Editorial: What does Biden’s block mean for U.S. Steel?
Share this post:
Pittsburgh is a steel town.
Pennsylvania is forged from coal and coke and iron. Maps are peppered with the words “furnace” and “mills.” The history of metal production in the Keystone State began in the 1700s — before America was a nation.
Did the end of that identity come Friday when President Joe Biden blocked the sale of U.S. Steel to Japan-based Nippon Steel?
U.S. Steel is, as its name suggests, synonymous with the country’s steel industry. It isn’t the largest producer anymore. Charlotte-based Nucor and Ohio’s Cleveland-Cliffs both produced more in recent years, but U.S. Steel still holds the bronze with 15.75 million tons, much of it flowing out of Southwestern Pennsylvania.
Nippon Steel is the largest producer in Japan and, according to the World Steel Association, the fourth largest globally. With almost three times U.S. Steel’s output, Nippon was able to make a $15 billion offer last year, four months after Cleveland-Cliffs put a $7.3 billion bid on the table. The larger offer was quickly snapped up — but that was the last thing that happened quickly.
Throughout 2024, bipartisan opposition from politicians and the United Steelworkers International has butted up against local mayors and union leaders. There is little Biden and President-elect Donald Trump agree on, but both stood against the merger, vowing to quash it. Biden just got the chance first.
In his order Friday, the president said there is “credible evidence” Nippon “might take action that threatens to impair the national security of the United States.” The move was Biden’s to make under the Defense Production Act after a split votes from the Committee on Foreign Investment in the United States failed to give the sale a green light or a stop sign.
There are obvious concerns now. What happens to steel production in the Mon Valley? What happens to U.S. Steel’s headquarters in Pittsburgh? Nippon made promises about both. Nippon also promised in August “no less than $1 billion” into local operations and since has made a reported 10-year guarantee about production in the region.

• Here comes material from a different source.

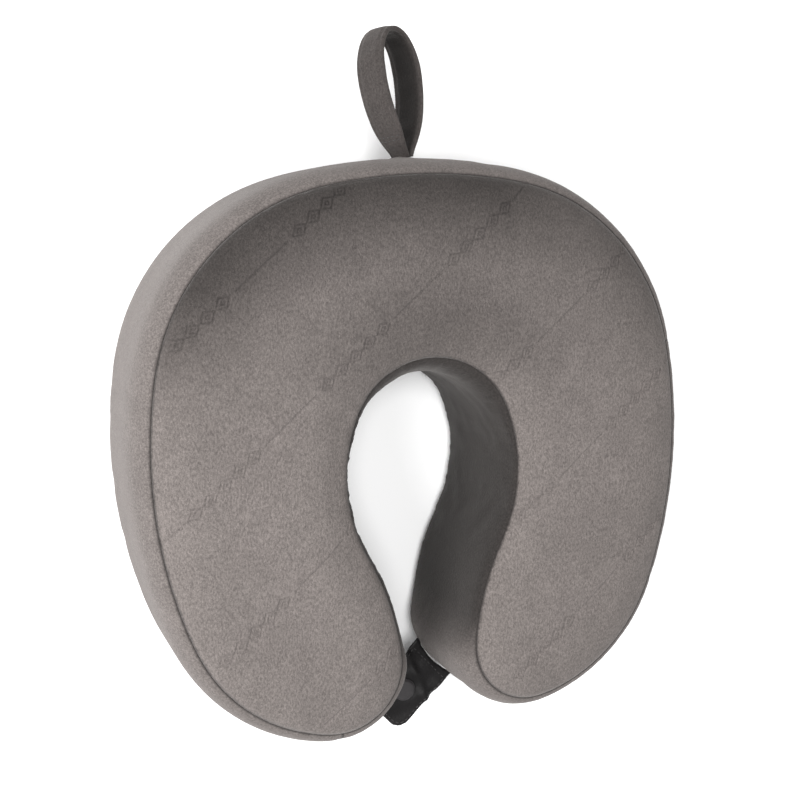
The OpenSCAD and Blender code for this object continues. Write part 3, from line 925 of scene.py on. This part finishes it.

Those promises are more than words to steelworkers and homeowners and local businesses. They are lifelines.
What now?
Biden has no more skin in the game. He is out of office in three weeks. This was his last play in the matter. Nippon has 30 days to certify the deal is abandoned, but there will be another guy in office by then. Any future efforts are punted to the Trump administration.
“Following President Biden’s decision, we are left with no choice but to take all appropriate action to protect our legal rights,” Nippon and U.S. Steel said in a joint statement, condemning the move as political and saying there is no evidence of national security ramifications.
That seems like nothing is over yet. Trump has a history of changing his position on issues where he has been vocally opposed, like TikTok. With his former Secretary of State Mike Pompeo on Nippon’s payroll, perhaps there is a potential for dealmaking. But Vice President-elect JD Vance was one of the first and loudest voices against the sale, so maybe not.
What does seem clear is the Big Business concerns of two multibillion-dollar companies and the national security implications of putting vital building blocks in the control of a foreign power are the issues at play.
Pittsburgh’s history, Pennsylvania’s legacy and the lives of the people making the metal and living in the shadow of the mills? They may not matter at all.